The WNBA’s long-anticipated expansion era took a major step forward as the Portland Fire secured one of the most decorated players in league history. With the rest of the league, including stars like Caitlin Clark, watching closely, Portland announced that former WNBA MVP and Hall of Famer Sylvia Fowles will join the franchise’s inaugural coaching staff ahead of its 2026 debut.
The move immediately gives the Fire credibility and signals that the newest WNBA team plans to build from the ground up with championship DNA.
Sylvia Fowles embraces a new challenge with Portland Fire
For Fowles, the decision to join Portland wasn’t about comfort or familiarity. In fact, it was the opposite. After years of conversations with elite coaches around the league, including longtime Minnesota Lynx head coach Cheryl Reeve, Fowles chose the expansion Fire precisely because it pushed her outside her comfort zone.
The beauty of it was it was more scary for me to choose Portland.
Fowles explained.
And if I’m afraid of it, I want to experience it.
That mindset fits perfectly with a franchise starting from scratch. Fowles will work under head coach Alex Sarama alongside assistant Brittni Donaldson, helping define the Fire’s identity before a single player takes the court. Unlike established teams, Portland has no roster, no systems, and no inherited culture – and that’s exactly what drew Fowles in.
After retiring in 2022 as the WNBA’s all-time leading rebounder, Fowles initially stepped away from the game to decompress. But her desire to teach never faded. As her Hall of Fame induction year unfolded, she leaned heavily on trusted voices such as Reeve, Lindsay Whalen, Sandy Brondello, and other respected coaches to fully understand the demands of coaching before making the leap.
Why Portland’s expansion matters for the entire WNBA
The Fire’s arrival, along with the Toronto Tempo, comes at a pivotal moment for the league.

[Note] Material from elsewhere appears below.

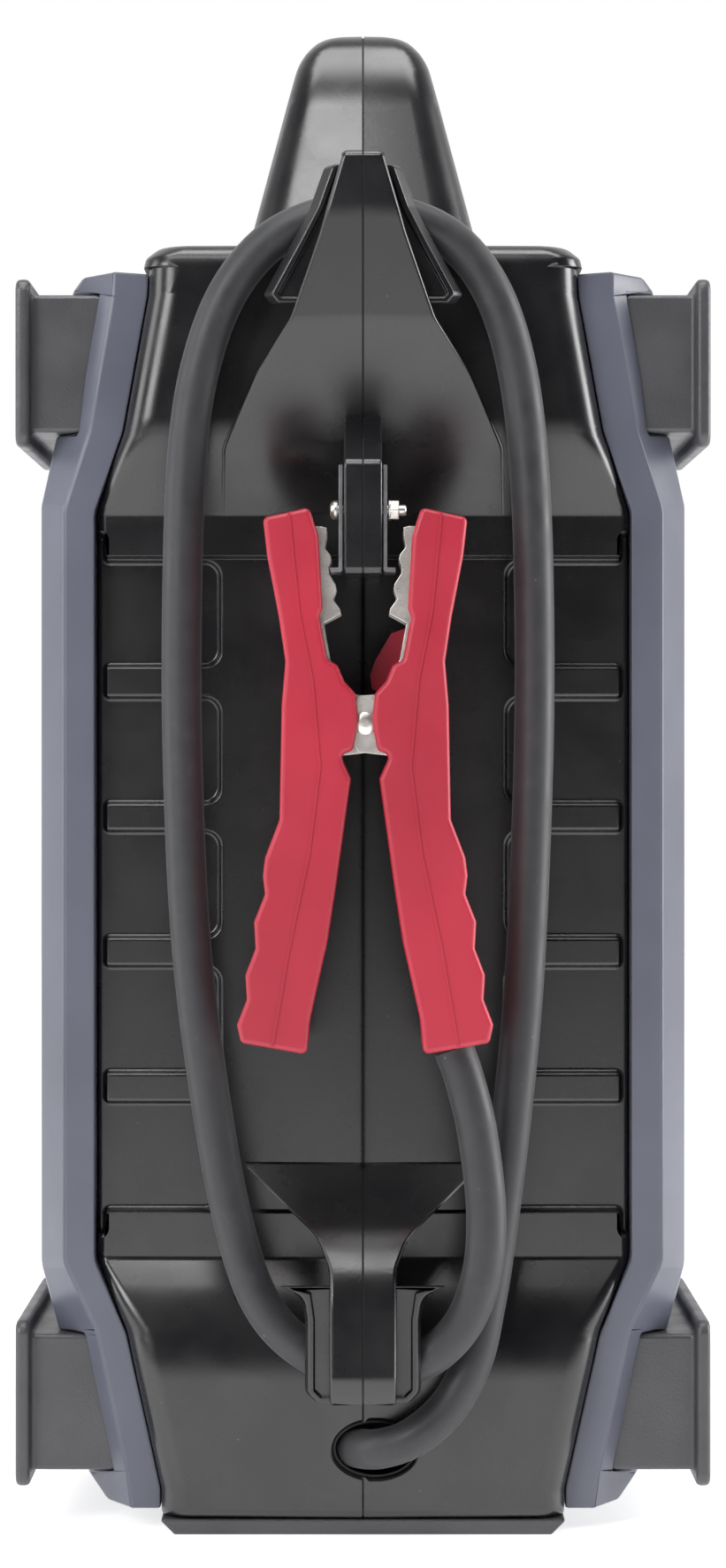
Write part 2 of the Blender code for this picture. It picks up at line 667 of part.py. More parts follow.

Expansion drafts, roster construction, and scheduling all hinge on the outcome of ongoing collective bargaining agreement negotiations. While uncertainty remains around timelines, Portland is already positioning itself strategically by locking in leadership early.
Fowles’ résumé speaks for itself: two WNBA championships, two Finals MVPs, a league MVP, and four Defensive Player of the Year awards. More importantly, she brings instant authority and credibility to a locker room that doesn’t yet exist.
For players entering the league, including rising stars like Caitlin Clark, expansion teams like Portland represent both opportunity and intrigue. New franchises mean new starting roles, new systems, and new pathways to leadership. With Fowles helping shape expectations from Day 1, the Fire could quickly become a destination rather than a rebuild.
I wanted to start from scratch.
Fowles said, and addes
To help lay expectations, culture, and how we want to run a team.
As the WNBA prepares for its next chapter, Portland Fire’s bold move to bring Sylvia Fowles into the fold sends a clear message: this expansion team isn’t here to ease in; it’s here to compete, grow, and build something meaningful from the very beginning.